Ist die GmbH in Schwierigkeiten trotz positiver Prognose des Gesamtkonzerns?
Im Kern ging es im Streitfall um die Frage, ob ein Unternehmen auch dann "in Schwierigkeiten" im Sinne des Artikel 2 Nr. 18 der Allgemeinen Gruppenfreistellungsverordnung (AGVO) ist, wenn zwar mehr als die Hälfte des gezeichneten Stammkapitals infolge aufgelaufener Verluste verlorengegangen ist, jedoch wegen der Einbindung des Unternehmens in einen Konzern eine positive Fortführungsprognose gestellt werden kann.
Hierzu traf der BFH zwei wesentliche Aussagen: Erstens stellt die AGVO bei der Definition eines Unternehmens "in Schwierigkeiten" in Art. 2 Nr. 18 Buchst. a AGVO konkret auf die einzelne GmbH ab, welche die Beihilfe beansprucht.
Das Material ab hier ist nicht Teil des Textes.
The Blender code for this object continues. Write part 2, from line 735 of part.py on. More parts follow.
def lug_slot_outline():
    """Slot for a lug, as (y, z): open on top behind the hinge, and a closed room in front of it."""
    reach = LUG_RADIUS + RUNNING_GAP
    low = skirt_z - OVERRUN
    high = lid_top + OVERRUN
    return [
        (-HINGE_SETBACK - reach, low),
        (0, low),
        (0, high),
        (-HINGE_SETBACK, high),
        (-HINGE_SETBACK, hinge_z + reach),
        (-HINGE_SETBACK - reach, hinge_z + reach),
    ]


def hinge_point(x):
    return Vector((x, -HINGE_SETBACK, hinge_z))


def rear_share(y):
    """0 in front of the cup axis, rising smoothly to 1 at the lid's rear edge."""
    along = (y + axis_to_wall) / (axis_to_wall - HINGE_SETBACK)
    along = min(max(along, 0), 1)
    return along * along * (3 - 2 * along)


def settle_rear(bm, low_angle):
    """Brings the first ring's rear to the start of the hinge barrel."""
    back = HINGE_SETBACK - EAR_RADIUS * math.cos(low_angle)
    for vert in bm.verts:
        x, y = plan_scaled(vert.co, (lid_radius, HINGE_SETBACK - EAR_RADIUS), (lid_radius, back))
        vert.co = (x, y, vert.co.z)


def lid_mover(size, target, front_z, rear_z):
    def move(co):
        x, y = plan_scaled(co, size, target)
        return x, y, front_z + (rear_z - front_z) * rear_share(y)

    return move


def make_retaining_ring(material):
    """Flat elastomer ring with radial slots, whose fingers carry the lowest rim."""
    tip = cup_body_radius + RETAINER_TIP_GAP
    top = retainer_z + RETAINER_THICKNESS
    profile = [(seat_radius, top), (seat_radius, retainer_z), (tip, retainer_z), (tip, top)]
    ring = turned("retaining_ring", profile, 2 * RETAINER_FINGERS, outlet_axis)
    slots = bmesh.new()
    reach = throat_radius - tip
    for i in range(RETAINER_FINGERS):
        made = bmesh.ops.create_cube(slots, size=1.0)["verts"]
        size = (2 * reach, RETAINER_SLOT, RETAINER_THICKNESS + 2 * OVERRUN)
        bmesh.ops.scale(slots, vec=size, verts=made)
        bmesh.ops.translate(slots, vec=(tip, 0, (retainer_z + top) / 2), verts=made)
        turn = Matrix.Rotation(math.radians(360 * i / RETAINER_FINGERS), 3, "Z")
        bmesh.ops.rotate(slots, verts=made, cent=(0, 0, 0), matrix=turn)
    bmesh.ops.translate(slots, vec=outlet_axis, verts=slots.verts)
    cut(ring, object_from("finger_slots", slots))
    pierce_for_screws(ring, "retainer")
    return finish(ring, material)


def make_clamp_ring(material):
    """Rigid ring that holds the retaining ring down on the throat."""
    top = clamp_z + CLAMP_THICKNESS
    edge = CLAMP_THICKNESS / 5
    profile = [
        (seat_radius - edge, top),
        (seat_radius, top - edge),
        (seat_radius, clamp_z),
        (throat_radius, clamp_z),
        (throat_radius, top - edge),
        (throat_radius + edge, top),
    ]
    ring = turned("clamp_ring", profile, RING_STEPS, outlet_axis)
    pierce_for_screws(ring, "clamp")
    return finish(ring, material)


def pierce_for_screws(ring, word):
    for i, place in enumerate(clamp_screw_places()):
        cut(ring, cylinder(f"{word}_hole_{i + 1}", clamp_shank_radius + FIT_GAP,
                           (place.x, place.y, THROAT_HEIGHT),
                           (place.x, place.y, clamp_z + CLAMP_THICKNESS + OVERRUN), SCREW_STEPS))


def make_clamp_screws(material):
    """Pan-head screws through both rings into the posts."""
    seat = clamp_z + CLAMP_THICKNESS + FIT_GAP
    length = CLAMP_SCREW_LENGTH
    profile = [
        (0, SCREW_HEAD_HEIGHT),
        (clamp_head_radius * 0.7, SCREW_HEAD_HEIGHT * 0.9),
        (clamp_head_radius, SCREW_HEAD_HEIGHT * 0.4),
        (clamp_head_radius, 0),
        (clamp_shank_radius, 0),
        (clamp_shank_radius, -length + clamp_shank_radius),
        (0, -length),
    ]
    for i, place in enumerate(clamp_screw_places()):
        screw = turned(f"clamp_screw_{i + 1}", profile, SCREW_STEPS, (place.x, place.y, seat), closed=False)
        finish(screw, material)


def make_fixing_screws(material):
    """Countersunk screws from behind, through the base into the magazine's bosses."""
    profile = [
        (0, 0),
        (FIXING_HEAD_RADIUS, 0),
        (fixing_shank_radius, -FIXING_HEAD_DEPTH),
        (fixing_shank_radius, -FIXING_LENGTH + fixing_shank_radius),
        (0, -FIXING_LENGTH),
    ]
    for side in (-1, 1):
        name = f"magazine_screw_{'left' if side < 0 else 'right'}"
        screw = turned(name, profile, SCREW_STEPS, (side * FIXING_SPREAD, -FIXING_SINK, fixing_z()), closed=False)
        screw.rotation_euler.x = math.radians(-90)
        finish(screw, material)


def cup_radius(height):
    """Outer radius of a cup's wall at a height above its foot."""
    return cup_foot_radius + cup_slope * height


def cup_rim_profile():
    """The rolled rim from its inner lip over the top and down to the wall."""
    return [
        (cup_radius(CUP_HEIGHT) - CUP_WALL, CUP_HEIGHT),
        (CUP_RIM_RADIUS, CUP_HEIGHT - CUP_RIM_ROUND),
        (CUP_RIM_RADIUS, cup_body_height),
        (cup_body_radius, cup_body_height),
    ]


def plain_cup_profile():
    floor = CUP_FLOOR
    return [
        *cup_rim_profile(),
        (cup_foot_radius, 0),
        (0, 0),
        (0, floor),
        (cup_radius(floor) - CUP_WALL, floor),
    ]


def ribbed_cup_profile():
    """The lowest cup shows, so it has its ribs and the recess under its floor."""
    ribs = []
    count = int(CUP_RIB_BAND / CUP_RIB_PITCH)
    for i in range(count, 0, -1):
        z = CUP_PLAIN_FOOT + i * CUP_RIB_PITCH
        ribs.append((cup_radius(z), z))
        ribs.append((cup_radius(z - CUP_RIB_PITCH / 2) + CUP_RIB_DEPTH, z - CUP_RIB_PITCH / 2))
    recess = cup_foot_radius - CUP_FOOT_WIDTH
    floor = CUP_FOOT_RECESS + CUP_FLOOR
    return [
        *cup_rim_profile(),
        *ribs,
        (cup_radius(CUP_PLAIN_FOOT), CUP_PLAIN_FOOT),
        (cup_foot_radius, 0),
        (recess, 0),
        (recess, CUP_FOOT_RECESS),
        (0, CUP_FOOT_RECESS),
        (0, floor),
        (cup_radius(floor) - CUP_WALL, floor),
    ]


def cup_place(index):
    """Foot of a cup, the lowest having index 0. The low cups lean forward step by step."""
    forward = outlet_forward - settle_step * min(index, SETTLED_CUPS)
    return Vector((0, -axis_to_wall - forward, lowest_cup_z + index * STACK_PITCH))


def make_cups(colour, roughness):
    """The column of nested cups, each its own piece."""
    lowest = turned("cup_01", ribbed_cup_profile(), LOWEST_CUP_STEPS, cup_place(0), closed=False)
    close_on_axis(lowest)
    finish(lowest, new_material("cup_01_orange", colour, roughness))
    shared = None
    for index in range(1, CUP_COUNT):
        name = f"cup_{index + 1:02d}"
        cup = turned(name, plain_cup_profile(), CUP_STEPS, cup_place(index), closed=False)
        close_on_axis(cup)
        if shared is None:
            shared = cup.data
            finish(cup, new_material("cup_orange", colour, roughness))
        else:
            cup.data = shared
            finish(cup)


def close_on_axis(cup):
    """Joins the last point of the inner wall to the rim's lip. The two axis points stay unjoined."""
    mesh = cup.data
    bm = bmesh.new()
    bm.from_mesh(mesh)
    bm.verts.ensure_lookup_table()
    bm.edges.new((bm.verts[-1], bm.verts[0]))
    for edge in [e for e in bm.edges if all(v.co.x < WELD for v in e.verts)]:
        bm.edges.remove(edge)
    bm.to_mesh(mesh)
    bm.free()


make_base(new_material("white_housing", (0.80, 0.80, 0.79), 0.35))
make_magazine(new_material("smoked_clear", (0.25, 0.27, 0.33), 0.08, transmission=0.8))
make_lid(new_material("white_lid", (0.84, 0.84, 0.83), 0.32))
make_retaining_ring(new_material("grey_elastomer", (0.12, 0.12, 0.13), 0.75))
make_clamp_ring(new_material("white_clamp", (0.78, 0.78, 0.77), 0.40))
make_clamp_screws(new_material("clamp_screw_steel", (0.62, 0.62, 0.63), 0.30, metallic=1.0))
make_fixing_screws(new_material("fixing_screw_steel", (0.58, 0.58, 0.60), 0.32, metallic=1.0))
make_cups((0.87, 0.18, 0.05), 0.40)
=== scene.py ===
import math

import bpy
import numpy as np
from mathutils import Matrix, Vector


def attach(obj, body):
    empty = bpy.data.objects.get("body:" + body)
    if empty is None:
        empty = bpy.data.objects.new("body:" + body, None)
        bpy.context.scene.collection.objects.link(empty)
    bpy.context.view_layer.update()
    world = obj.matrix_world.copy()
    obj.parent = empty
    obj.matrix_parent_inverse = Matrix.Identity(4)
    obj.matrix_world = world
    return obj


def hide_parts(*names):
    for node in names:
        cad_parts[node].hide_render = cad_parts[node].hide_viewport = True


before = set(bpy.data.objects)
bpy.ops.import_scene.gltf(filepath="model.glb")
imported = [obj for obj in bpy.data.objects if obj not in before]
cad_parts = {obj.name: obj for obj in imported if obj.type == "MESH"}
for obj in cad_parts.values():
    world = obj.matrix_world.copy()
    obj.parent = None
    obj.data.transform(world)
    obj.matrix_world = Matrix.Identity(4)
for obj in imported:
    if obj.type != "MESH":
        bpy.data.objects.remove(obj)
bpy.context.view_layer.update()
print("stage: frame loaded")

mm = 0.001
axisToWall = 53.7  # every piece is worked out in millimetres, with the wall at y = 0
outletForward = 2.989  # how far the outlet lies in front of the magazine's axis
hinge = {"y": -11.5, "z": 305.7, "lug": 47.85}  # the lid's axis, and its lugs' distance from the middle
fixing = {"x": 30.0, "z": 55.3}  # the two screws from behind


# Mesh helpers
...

Dieser auf bestimmte Gesellschaftsformen bezogene Unternehmensbegriff umfasst deshalb nicht einen Zusammenschluss mehrerer Unternehmen in einem Konzernverbund.
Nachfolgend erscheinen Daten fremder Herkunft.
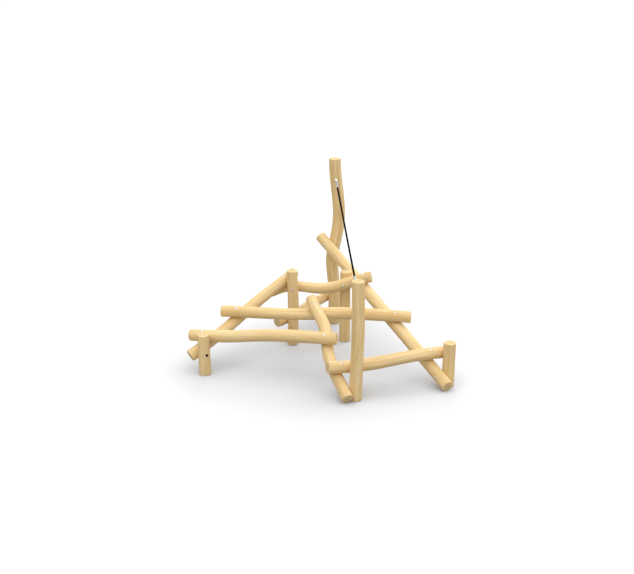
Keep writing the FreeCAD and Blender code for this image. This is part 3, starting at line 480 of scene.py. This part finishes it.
def timber_mesh(name, stations, seed):
    upright = name.startswith("post")
    q = np.linalg.norm(np.diff(np.array(stations)[:, :3], axis=0), axis=1).sum()
    # ring positions: close together at the two chamfered ends
    c = CHAMFER
    body = np.linspace(c * 1.6, q - c * 1.6, max(12, int(q / 0.0075)))
    s = np.r_[0.0, c * 0.12, c * 0.35, c * 0.7, c * 1.1, body, q - c * 1.1, q - c * 0.7, q - c * 0.35, q - c * 0.12, q]
    P, R, T, L = spline(stations, np.clip(s, 0, q))
    if upright:
        T = np.tile([0.0, 0.0, 1.0], (len(s), 1))
    first = np.array([1.0, 0.0, 0.0]) if upright else np.cross(np.cross(T[0], [0, 0, 1.0]), T[0])
    X, Y = transport(T, first)
    # rounded chamfer profile: how far the radius is pulled in near each end
    d = np.minimum(s, q - s)
    x = np.clip(d / c, 0, 1)
    pull = c * (1.0 - np.sqrt(np.clip(1 - (1 - x) ** 2, 0, 1))) ** 1.0
    ang = np.linspace(0, 2 * math.pi, SEG, endpoint=False)
    rng = np.random.default_rng(seed)
    # knots: (place along, angle, size)
    count = max(1, int(q / 0.55))
    knots = [(float(rng.uniform(0.08, 0.92) * q), float(rng.uniform(0, 2 * math.pi)), float(rng.uniform(0.007, 0.013))) for _ in range(count)]
    verts, rad_all = [], []
    ca, sa = np.cos(ang), np.sin(ang)
    amp = np.clip(d / 0.05, 0.15, 1.0)
    for i in range(len(s)):
        r0 = R[i] - pull[i]
        for j in range(SEG):
            n1 = value_noise(ca[j] * 1.3, sa[j] * 1.3, s[i] * 3.2, seed)
            n2 = value_noise(ca[j] * 3.4, sa[j] * 3.4, s[i] * 9.0, seed + 3)
            n3 = value_noise(ca[j] * 9.0, sa[j] * 9.0, s[i] * 14.0, seed + 7)
            dr = amp[i] * (0.0011 * n1 + 0.0006 * n2 + 0.00022 * n3)
            for (ks, ka, kr) in knots:
                ds = s[i] - ks
                if abs(ds) < kr * 5:
                    da = (ang[j] - ka + math.pi) % (2 * math.pi) - math.pi
                    dd = math.hypot(ds / 1.6, da * R[i])
                    dr += amp[i] * 0.0016 * math.exp(-(dd / (kr * 1.3)) ** 2)
            rad_all.append(r0 + dr)
    rad_all = np.array(rad_all).reshape(len(s), SEG)
    V = P[:, None, :] + X[:, None, :] * (rad_all * ca[None])[:, :, None] + Y[:, None, :] * (rad_all * sa[None])[:, :, None]
    tilt = None
    if name in OBLIQUE:
        # this end is sawn a little aslant, towards the front
        low = P[-1][2] < P[0][2]
        e, out = (len(s) - 1, T[-1]) if low else (0, -T[0])
        face = np.array(OBLIQUE[name][0])
        face = face - out * (face @ out); face /= np.linalg.norm(face)
        w = np.clip(1.0 - (q - s if low else s) / 0.06, 0.0, 1.0)
        w = w * w * (3 - 2 * w)
        V = V - out * (((V - P[:, None, :]) @ face) * w[:, None] * OBLIQUE[name][1])[:, :, None]
        V[:, :, 2] = np.maximum(V[:, :, 2], 0.001)
        plane = out + face * OBLIQUE[name][1]
        tilt = (P[e], plane / np.linalg.norm(plane))
    verts = V.reshape(-1, 3)
    n = len(s)
    faces = []
    for i in range(n - 1):
        a0, b0 = i * SEG, (i + 1) * SEG
        for j in range(SEG):
            k = (j + 1) % SEG
            faces.append((a0 + j, a0 + k, b0 + k, b0 + j))
    # end faces: concentric rings down to the pith
    extra = []
    base = len(verts)
    for end in (0, n - 1):
        ringv = list(range(end * SEG, end * SEG + SEG))
        centre = P[end]
        outer = V[end]
        prev = ringv
        for f in (0.9, 0.72, 0.5, 0.25):
            new = []
            for j in range(SEG):
                extra.append(centre + (outer[j] - centre) * f)
                new.append(base + len(extra) - 1)
            for j in range(SEG):
                k = (j + 1) % SEG
                quad = (prev[j], prev[k], new[k], new[j])
                faces.append(quad if end else quad[::-1])
            prev = new
        extra.append(centre)
        cidx = base + len(extra) - 1
        for j in range(SEG):
            k = (j + 1) % SEG
            tri = (prev[j], prev[k], cidx)
            faces.append(tri if end else tri[::-1])
    verts = np.vstack([verts, np.array(extra)])
    me = bpy.data.meshes.new(name + "_wood")
    me.from_pydata(verts.tolist(), [], faces)
    me.validate(); me.update()
    bm = bmesh.new(); bm.from_mesh(me)
    bmesh.ops.recalc_face_normals(bm, faces=bm.faces)
    bm.to_mesh(me); bm.free()
    return me, dict(q=q, P=P, R=R, T=T, X=X, Y=Y, s=s, knots=knots, tilt=tilt)


def cylinder_cutter(bm, a, b, radius, seg=40, steps=1):
    """Capped cylinder from a to b, added to bm, its wall divided into steps along its length."""
    a, b = Vector(a), Vector(b)
    z = (b - a).normalized()
    x = z.orthogonal().normalized(); y = z.cross(x)
    rows = []
    for k in range(steps + 1):
        c = a.lerp(b, k / steps)
        rows.append([bm.verts.new(c + (x * math.cos(2 * math.pi * i / seg) + y * math.sin(2 * math.pi * i / seg)) * radius) for i in range(seg)])
    for ra, rb in zip(rows, rows[1:]):
        for i in range(seg):
            j = (i + 1) % seg
            bm.faces.new((ra[i], ra[j], rb[j], rb[i]))
    bm.faces.new(rows[0][::-1]); bm.faces.new(rows[-1])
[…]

Zweitens kommt es auf eine positive Fortführungsprognose nicht an, weil eine solche Einschränkung nach dem Wortlaut des Art. 2 Nr. 18 Buchst. a AGVO nicht vorgesehen ist. Dem Unionsgesetzgeber sei es gerade darauf angekommen, dass keine detaillierte Untersuchung der wirtschaftlichen Situation des Antragstellers notwendig ist.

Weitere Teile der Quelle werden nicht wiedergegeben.